A new World Bank report shows how the Moroccan ports of Tanger Med, Jorf Lasfar, Mohammedia and Tan-Tan could become key hubs for producing, storing and exporting hydrogen derivatives such as green ammonia and methanol. These developments offer a blueprint for how strategic African ports can shape the continent’s emerging hydrogen trade.

  • Ports are key hydrogen logistical nodes. While hydrogen can be transported through various means, ports stand out as hubs that integrate production, storage, industrial supply and export, offering cost and logistical advantages over pipelines, trucks or cryogenic transport.

  • Yet across Africa, insufficient port infrastructure remains a major constraint to scaling hydrogen production and connecting efficiently to global markets.

More details

  • The report identifies the four Moroccan ports as complementary hubs with distinct roles. Tanger Med, strategically located on the Strait of Gibraltar, is well positioned to serve vessels transiting one of the world’s busiest shipping corridors, making it a potential green bunkering hub. Jorf Lasfar, which already handles large volumes of ammonia for fertilizer production by the OCP Group, one of the world’s largest phosphate fertilizer producers, offers immediate opportunities for industrial decarbonisation.

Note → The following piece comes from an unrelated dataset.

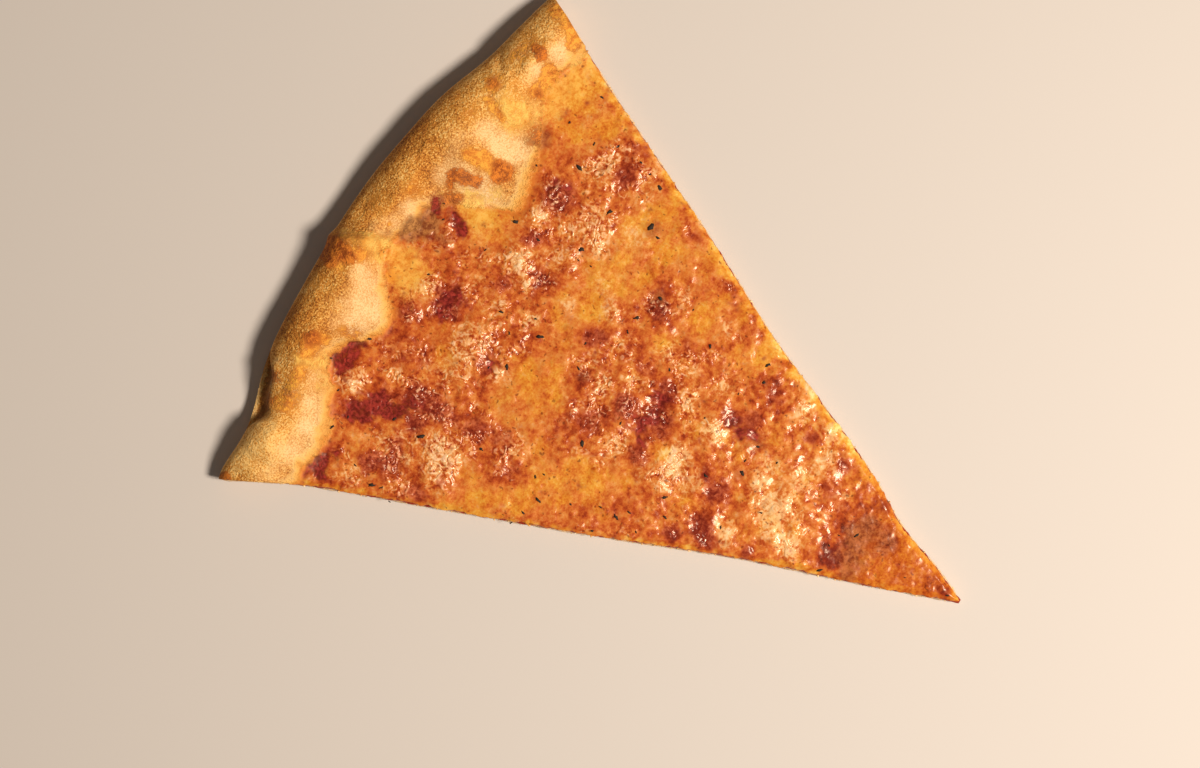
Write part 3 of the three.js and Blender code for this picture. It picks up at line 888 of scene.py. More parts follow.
# patches of colour: x, y, half width, strength
patches = {
    "cream": [
        (-46, 206, 5, 1), (-37, 195, 3, 0.8), (-71, 190, 4, 0.7), (-57, 186, 4, 0.6),
        (-52, 183, 2.4, 0.6), (-58, 178, 3, 0.8), (-50, 173, 5, 0.6), (-56, 166, 5, 0.9),
        (-48, 167, 5, 0.8), (-15, 180, 7, 0.8), (1, 179, 3, 0.7), (16, 181, 4.4, 1.3),
        (32.5, 183.5, 3.4, 1.2), (10, 175, 3, 0.9), (2, 168, 3, 0.9), (-18, 167, 3, 0.9),
        (13, 160.5, 2.5, 0.9), (18, 148, 4, 0.6), (40, 168, 6, 0.7), (34, 162, 4, 0.8), (55, 176, 5, 0.7),
        (65, 172, 3, 0.6), (56, 158, 4, 0.6), (65, 160, 4, 0.6), (-36, 150, 5, 0.6), (-18, 109, 5, 0.5),
        (4, 98, 5, 0.8), (-15, 103, 3, 0.8), (-10, 104, 3, 0.9), (5, 110, 3, 0.7), (9, 110, 2.4, 0.7),
        (-66, 172, 3, 0.6), (58, 172, 4, 0.5), (33, 172, 4, 0.6), (22, 172, 4, 0.5), (-18, 123, 5, 0.6),
        (-15, 96, 6, 0.5), (-21, 79, 4, 0.5), (-2, 77, 3, 0.8), (4, 77, 3, 0.8), (17, 125, 4, 0.7),
        (34, 112.5, 2.5, 0.8), (17, 116, 4, 0.6), (18, 103, 4, 0.6), (-6, 66, 6, 0.75), (-14, 65, 4, 0.5),
        (24, 77, 4, 0.7), (-3, 136, 4, 0.7), (3, 129, 4, 0.6), (-16, 56, 3, 0.6), (8, 52, 3, 0.6),
        (-27, 182, 7, 0.5), (-7, 202, 4, 1), (11, 190, 3, 0.5), (3, 190, 3, 0.5), (43, 154, 5, 0.6),
        (2, 143, 3, 0.4), (12, 140, 3, 0.6), (34, 130, 4, 0.6), (25, 153, 4, 0.5), (-9, 105, 4, 0.7),
        (-8, 72, 5, 0.4), (5, 66, 5, 0.6), (-24, 76, 3, 0.6), (15, 62, 5, 0.6), (24, 66, 4, 0.6),
        (-14, 58, 4, 0.7),
    ],
    "red": [
        (-63, 187, 3, 1), (-67, 187, 3, 1), (-62, 181, 5, 0.9), (-38, 180, 5, 1), (-39, 174, 4, 0.7),
        (-57, 162, 3.5, 1), (-66, 169, 4, 0.9), (-38, 165, 5, 0.8), (-35, 155, 6, 0.7),
        (-49, 152, 2.5, 0.8), (-43, 147, 4, 0.7), (40.5, 182, 6, 1.2), (7, 181, 3.5, 0.8),
        (24, 181, 4, 1), (-18, 172, 4, 0.9), (14, 173, 3, 0.9), (15, 168, 5, 0.6), (8, 147, 5, 0.9),
        (-4, 143, 3, 0.7), (27, 134, 4, 1), (-14, 133, 5, 0.7), (-5, 127, 5, 1.1), (9, 128, 4, 0.6),
        (57, 167, 5, 0.9), (68, 169, 5, 0.6), (47.5, 130, 2.5, 0.9), (53, 138, 4, 0.6), (44, 122, 3, 0.9),
        (44, 117, 4, 0.6), (24, 88, 4, 0.7), (23, 121, 3, 0.7), (-16, 114, 5, 0.9), (-32, 92, 3.5, 1),
        (-25, 85, 5, 1.1), (-28, 79, 4, 0.5), (-14, 88, 4, 0.7), (-10, 93, 2.5, 0.9), (12, 90, 5, 0.8),
        (-24, 68, 2.5, 0.9), (19, 70, 3, 0.8), (9, 57, 4, 0.6), (17, 56, 3, 0.7), (-10, 44, 3.5, 1.3),
        (5, 53, 4, 0.5), (4, 31, 4, 1), (13, 37, 3, 0.8), (0, 7, 2.5, 0.9), (5, 39, 3, 0.6),
        (34, 108, 4, 0.5), (-17, 203, 5, 0.8), (-23, 188, 7, 0.6), (-8, 193, 7, 1), (-30, 198, 6, 0.5),
        (-20, 140, 6, 0.5), (54, 193, 5, 0.6), (63, 192, 3, 0.7), (-47, 181, 4, 1), (-55, 182, 3, 0.7),
        (-45, 193, 5, 0.7), (-38, 188, 4, 0.8), (-4, 115, 6, 1), (6, 118, 4, 1), (10, 97, 3, 0.8),
        (-11, 86, 4, 0.7),
    ],
    "pool": [
        (-50, 198, 4.5, 1), (-54, 201, 3.5, 0.9), (-47, 193, 4, 0.9), (-55, 196, 3, 0.6),
        (-48, 188, 3, 0.8), (-43, 185, 3, 0.9), (-40, 182, 2.5, 0.8), (-43, 212.5, 3, 1),
        (-39.5, 211, 3.2, 1.1), (-45, 210, 2.2, 0.7), (-35.5, 210, 2.4, 0.8), (-75, 199, 3.6, 1),
        (-70, 199.5, 3, 0.9), (-79, 199, 2.4, 0.6), (-64, 186, 2.6, 0.5), (-8, 194, 3.5, 1),
        (-4, 192, 3, 0.8), (-12, 192, 2.5, 0.7), (17.5, 214, 2.2, 1.2), (15, 213, 2, 0.8),
        (17, 205, 2.6, 1.2), (14, 202, 2.2, 1), (-18, 171, 2.6, 0.7), (-15, 173, 2, 0.5),
        (-8, 119, 3.6, 1), (-3, 117, 3, 0.8), (3, 119, 3.4, 0.9), (-12, 116, 2.4, 0.6), (9, 95, 3, 0.9),
        (8, 90, 2.6, 0.9), (9, 85, 2.6, 0.8), (24, 181.5, 2.6, 0.7), (44, 181, 2.6, 0.6),
        (57, 167, 2.6, 0.5), (-32, 91, 2.4, 0.5),
    ],
    "flame": [
        (68, 168, 4.5, 1), (57, 138, 3, 1), (56, 133, 2, 0.8), (47.5, 130, 2.6, 1), (20, 72, 4, 1),
        (-24, 68, 2, 0.8), (45, 123, 3, 0.9), (40, 113, 3, 0.5), (62, 187, 3, 0.5), (68, 189, 2.4, 0.6),
        (-68, 187, 3, 0.8), (-17, 206, 3, 0.5), (-25, 197, 3, 0.9), (36, 104, 3, 0.5), (-39, 116, 3, 0.5),
        (17, 94, 3, 0.4), (10, 58, 3, 0.5), (8, 15, 3, 0.4), (-10, 47, 3, 0.5),
    ],
    "smooth": [
        (-55, 155, 9, 1), (-42, 131, 9, 1), (-50, 141, 6, 0.8), (-25, 158, 9, 1), (-9, 155, 8, 1),
        (-35, 140, 6, 0.7), (-62, 150, 5, 0.7), (-61, 193, 6, 0.8), (-24, 184, 4, 0.9),
        (-18, 191, 7, 0.8), (-18, 146, 5, 0.8), (-68, 158, 5, 0.8), (25, 156, 9, 1), (8, 157, 7, 0.9),
        (43, 155, 7, 0.9), (55, 150, 8, 1), (30, 146, 7, 0.9), (45, 142, 6, 0.8), (12, 165, 5, 0.7),
        (20, 196, 9, 1), (35, 194, 8, 1), (50, 192, 6, 0.8), (66, 192, 9, 1), (68, 181, 6, 0.9),
        (61, 185, 5, 0.8), (70, 171, 4, 0.6), (15, 151, 5, 0.7), (18, 128, 5, 0.8), (40, 121, 6, 0.8),
        (48, 127, 5, 0.8), (-26, 115, 6, 0.9), (-12, 110, 5, 0.8), (30, 120, 8, 0.9), (0, 25, 16, 1),
        (33, 98, 8, 0.8), (-6, 210, 8, 0.8), (73, 195, 8, 1.2), (-33, 122, 6, 0.8), (27, 105, 5, 0.7),
        (-66, 176, 4, 0.4), (32, 172, 5, 0.4), (40, 135, 6, 0.5), (50, 132, 6, 0.5), (-40, 111, 5, 0.6),
        (40, 110, 5, 0.5), (11, 131, 4, 0.4), (-20, 92, 5, 0.5), (-11, 80, 4, 0.4), (20, 79, 4, 0.4),
        (-18, 161, 5, 0.4), (-30, 145, 5, 0.4), (28, 175, 4, 0.3), (-30, 103, 4, 0.5), (12, 112, 4, 0.5),
        (-2, 110, 4, 0.4), (-30, 130, 5, 0.6),
    ],
    "brown": [
        (0, 41.5, 4, 1.1), (5, 39.5, 4, 0.9), (-8, 37, 5, 0.8), (-13, 37, 3, 0.6), (-5, 41, 4, 0.5),
        (3, 31, 4, 0.6), (8, 33, 3, 0.4), (0, 35, 5, 0.4), (-15.5, 233.5, 3.4, 1.2),
        (-12.5, 230.5, 3.4, 1.2), (-17.5, 230.5, 1.8, 0.6), (-11.5, 234.5, 2.4, 1),
        (-13, 226.5, 2.4, 0.7), (2, 211, 2.6, 0.4), (20, 211, 3, 0.7), (16, 209, 3, 0.5),
        (-4, 144, 3, 0.6), (48, 150.5, 3.4, 0.8), (30, 137, 3.6, 0.7), (28.5, 165.5, 2.2, 0.5),
        (53, 196, 4.5, 0.6), (-37, 110, 2.4, 0.5), (-23, 100, 2, 0.5), (-3.5, 84, 2.6, 0.6),
        (7, 85, 3.4, 0.8), (26, 93, 2.2, 0.5), (-15.5, 166, 2, 0.4), (52, 181, 2.2, 0.5),
        (-49, 178, 3, 0.4), (1, 141, 2.4, 0.4), (10, 206, 3, 0.35), (22.5, 208.5, 2.2, 0.7),
        (24.5, 213, 1.6, 0.7), (28, 213.5, 2.2, 1.4), (29, 210, 2.2, 1.5), (29.8, 206.5, 2, 1.3),
        (37.5, 200.5, 2.8, 1.7), (34.5, 201.5, 2, 1.1), (38, 203.5, 2, 0.8), (75.2, 210.5, 1.9, 1.8),
        (75.5, 213, 1.6, 1.2), (-94.5, 223.5, 2.2, 1), (59, 218.5, 2.2, 0.7), (54, 197, 4, 0.35),
        (8, 205, 4, 0.5), (-41, 223.5, 3.2, 0.9), (65, 205, 1.8, 0.7), (-58, 226.8, 2.4, 0.7),
        (-65, 224.5, 2.4, 0.6),
    ],
    # painted shade in the valleys and under the roll: x, y, half width, strength
    "paintedShade": [
        (3.5, 216.5, 2.6, 1.1), (7, 214.5, 3, 1.1), (11, 211.5, 3.4, 0.9), (8, 217, 2, 0.5),
        (13.5, 214.5, 2.2, 0.8), (20, 214, 2.2, 0.6), (8, 210, 3, 0.5), (-72, 225, 2, 0.7),
        (-68.5, 224.5, 2, 1), (-64.5, 226.5, 2.2, 1), (-60.5, 228, 2.2, 1), (-57, 229.5, 2, 0.8),
        (50, 199.5, 3, 0.5),
    ],
    "orange": [
        (-14, 233, 4.2, 1.3), (-13.5, 229, 4, 1.2), (-45, 223, 3, 1), (-41, 222.5, 3.4, 1.1),
        (-39, 219.5, 2, 0.7), (-52, 220, 3, 0.6), (-64, 220, 4, 0.7), (-60, 219, 4, 0.6),
        (-55, 222, 3.5, 0.5), (-9, 235, 2, 0.8), (-7.5, 230.5, 2, 0.5), (-6, 227, 2.2, 0.5),
        (-11, 226, 2.6, 1), (-9, 223, 2.4, 0.6), (70, 205, 2.6, 0.8), (66, 202, 2.2, 0.6),
        (73.5, 206, 1.8, 0.7), (-10.5, 213.5, 2.6, 1), (36, 212, 2.5, 1.6), (36.5, 208.5, 2.4, 1.4),
        (37, 204, 2.6, 1.5), (39, 208, 1.6, 0.7), (52.5, 214, 2.4, 0.9), (51.5, 210, 1.8, 0.8),
        (54, 217, 1.8, 0.7), (59, 218, 3.2, 1), (90, 214, 2.8, 1.5), (88.5, 209, 2.4, 1.2),
        (84.5, 204, 2.8, 1.4), (87.5, 206, 2, 0.8), (65, 205.5, 3, 1), (72.5, 204.5, 2.8, 1),
        (62, 212, 3, 0.3), (47, 219.5, 3, 0.5), (17, 222, 3.5, 0.6), (3, 222.5, 1.5, 0.5),
        (-33, 213, 3, 0.7), (-34, 217, 2.4, 0.5), (71, 217, 4, 0.55), (77, 214.5, 4, 0.5),
        (-25, 230, 4, 0.3), (8, 228, 4, 0.3),
    ],
    "yellow": [
        (-8, 233, 1.8, 1), (-6.8, 229.5, 1.8, 1.1), (-5.2, 226, 2, 1.1), (-49, 221.5, 3, 1.1),
        (-46, 217, 3, 0.9), (-7, 221.5, 3, 1.2), (-4, 219, 3.4, 1.1), (-8, 226, 2.4, 0.6),
        (-3, 224, 1.8, 0.9), (-9, 208, 7, 0.8), (-4, 212, 5, 0.8), (55, 211, 5, 0.8), (56, 205, 5, 0.7),
        (51, 206, 3, 0.6), (23, 206, 4, 1), (30, 198.5, 3, 0.6), (25, 203, 2.6, 0.8), (68, 200, 4, 1),
        (76, 198, 4, 1), (83, 197, 3, 0.9), (87, 206, 2.2, 0.6), (20, 199, 5, 0.9), (71, 196, 5, 0.8),
        (62, 199, 4, 0.8), (58, 217, 4, 0.5), (-52, 213, 3, 0.6),
    ],
    # pale dough, with some spots of painted highlight on the rim
    "pale": [
        (-82, 212, 5, 0.3), (-75, 209.5, 4.4, 0.7), (-66, 209.5, 4.6, 1), (-59, 213, 4, 0.7),
        (-52, 217, 3, 0.6), (-88, 214, 4, 0.3), (-30, 214, 4, 1), (-24, 213, 5, 1.2),
        (-18, 219, 4.5, 1.2), (-15, 223, 3, 1.1), (-26, 221, 4, 0.8), (11, 219.5, 3.4, 1.1),
        (4, 222.5, 2.6, 0.9), (0, 226, 2.6, 0.9), (25, 216.5, 3, 0.9), (31, 217, 4, 1),
        (27.5, 200, 4, 1.2), (31, 204, 3, 0.9), (27, 207, 4, 0.9), (30, 211, 3, 0.8), (47, 203, 5, 0.5),
        (45, 213, 4, 1.1), (44, 206, 4, 1.1), (45, 200, 3.6, 1.1), (38, 218, 4, 0.8), (79, 206, 3.4, 1.2),
        (71, 209.5, 2.6, 0.7), (56, 214.5, 1.6, 0.8), (66, 210, 4, 0.3), (83, 211, 4, 0.5),
        (-33, 220, 3, 0.7), (1, 213, 1.8, 0.7), (-53, 228.5, 1.6, 0.8),
    ],
}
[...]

  • Mohammedia provides cost-efficient large-scale storage through nearby salt caverns, which could reduce Morocco’s Levelized Cost of Hydrogen by 0.16 EUR/kg compared with underground pipe storage. Meanwhile, Tan-Tan, while less developed, offers excellent solar and wind resources and space for hydrogen production, making it ideal for cost-competitive output. If leveraged effectively, the strengths of all four ports could reduce costs, with hydrogen and derivatives produced and exported from Tan-Tan, stored in Mohammedia, distributed to heavy industry in Jorf Lasfar, and bunkered at Tanger Med.

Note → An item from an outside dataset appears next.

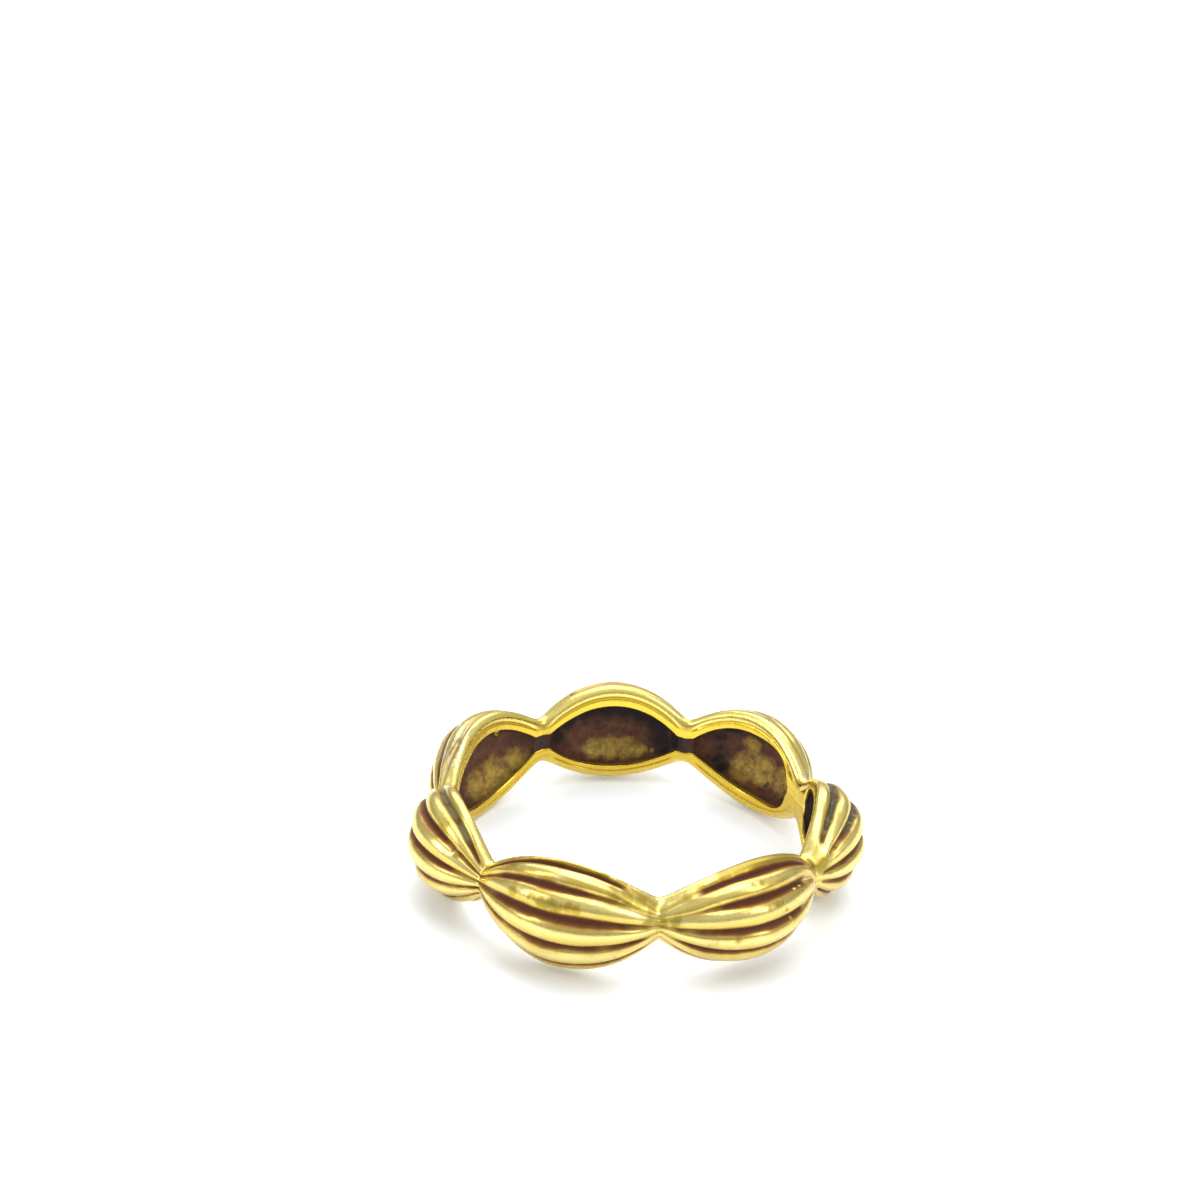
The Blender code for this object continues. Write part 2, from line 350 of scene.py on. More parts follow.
def ringTree(sizes, steps, curves, beadCount):
    tree = bpy.data.node_groups.new("flutedRing", "GeometryNodeTree")
    board = Board(tree)
    face = tree.interface
    face.new_socket("Beads", in_out="INPUT", socket_type="NodeSocketGeometry")
    for name, value in sizes.items():
        face.new_socket(name, in_out="INPUT", socket_type="NodeSocketFloat").default_value = value
    face.new_socket("Finish", in_out="INPUT", socket_type="NodeSocketMaterial")
    face.new_socket("Ring", in_out="OUTPUT", socket_type="NodeSocketGeometry")
    given = tree.nodes.new("NodeGroupInput")
    size = {name: Wire(board, given.outputs[name]) for name in sizes}
    beads = Wire(board, given.outputs["Beads"])

    # the skin starts as a grid: rows go round the finger, columns round the section
    half = sum(steps[name] for name in ("back", "edge", "corner", "rim", "hollow"))
    columns = 2 * half + 1
    rows = beadCount * steps["perBead"] + 1
    grid = board.add("GeometryNodeMeshGrid", None, {"Vertices X": rows, "Vertices Y": columns})
    index = board.add("GeometryNodeInputIndex")
    row = board.math("FLOOR", (index + 0.5) / columns)
    column = index - row * columns
    bead = board.math("FLOOR", (row + 0.5) / steps["perBead"])
    evenShare = (row - bead * steps["perBead"]) / steps["perBead"]
    share = evenShare - curves["rowCrowding"] / fullTurn * board.math("SINE", evenShare * fullTurn)
    here = bead % beadCount
    waist = (bead + (evenShare > 0.5)) % beadCount

    def tableValue(name, place):
        value = board.add("GeometryNodeInputNamedAttribute", {"data_type": "FLOAT"}, {"Name": name})
        inputs = {"Geometry": beads, "Value": value, "Index": place}
        return board.add("GeometryNodeSampleIndex", {"data_type": "FLOAT", "domain": "POINT"}, inputs)

    fromMiddle = abs(2.0 * share - 1.0)
    waistRound = tableValue("waistRound", waist)
    fromWaist = board.math("SQRT", (1.0 - fromMiddle) ** 2 + waistRound * waistRound) - waistRound
    swelling = 1.0 - fromWaist / (board.math("SQRT", 1.0 + waistRound * waistRound) - waistRound)

    def between(atWaist, atMiddle, power, away=fromMiddle):
        return atWaist + (atMiddle - atWaist) * (1.0 - away ** power)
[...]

  • The implications of Morocco’s multi-port approach extend beyond North Africa. Coastal nations such as Namibia, Egypt and Mauritania possess similar combinations of renewable resources and maritime access. Namibia combines world-class solar and wind resources with Atlantic port access, positioning it to compete on low production costs if renewable build-out and port upgrades advance together. Egypt’s advantage is geographic: control of the Suez Canal corridor enables both hydrogen exports and maritime bunkering, creating dual revenue streams linked to global trade flows. Mauritania offers large-scale greenfield potential, strong solar and wind resources and proximity to Europe, allowing integrated renewable-to-ammonia projects to be designed from the ground up.

  • Green hydrogen producing countries in Africa are making gradual progress. In Namibia, the European Union is supporting the expansion of Lüderitz Port, with a service agreement signed with Holland’s Port of Rotterdam to design a multi-user terminal capable of handling the export of green hydrogen and critical minerals. In neighbouring South Africa, Transnet is exploring green shipping corridors linking Saldanha Bay, Cape Town and Durban, with feasibility studies identifying Saldanha Bay as a potential hub for green fuel bunkering and ammonia exports. 

  • Further north in Egypt, significant investment is flowing into the Suez Canal Economic Zone, including Ain Sokhna and Alexandria ports, to support green methanol bunkering and hydrogen derivative facilities in partnership with global operators such as Maersk and A.P. Moller. Mauritania is positioning the Port of Nouadhibou as a future export outlet for large-scale hydrogen projects, though major upgrades will be required before ammonia or synthetic fuels can be handled at scale. 

  • Beyond individual ports, coordinated green shipping corridors are emerging as a key step in building a competitive African hydrogen export network. A report by the Global Maritime Forum finds that the iron-ore route between Saldanha Bay and the Port of Rotterdam could deploy green ammonia-powered bulk carriers from 2029, with full decarbonisation achievable by 2035. Initially bunkering in Rotterdam, the corridor could eventually shift fuel supply to Saldanha, transforming the port into both a mineral export terminal and a green fuel hub. The model links renewable ammonia production in Southern Africa to a defined maritime trade lane, demonstrating that hydrogen competitiveness will be built corridor by corridor rather than through isolated export terminals.

Our take

  • By adopting Morocco’s multi-port strategy, African nations can accelerate green hydrogen deployment while reducing costs and strengthening both domestic and export supply chains.

  • However, replicating Morocco’s model requires careful sequencing: map renewable corridors with coastal logistics to locate low-cost production hubs, upgrade an anchor port with hydrogen-ready storage and derivative facilities, integrate domestic industrial off-takers early, and align regulations with key import markets like the EU.

  • Besides these, funding is key. Green hydrogen development is highly capital intensive, and port infrastructure, storage facilities, and production hubs require significant investment to become operational and commercially viable.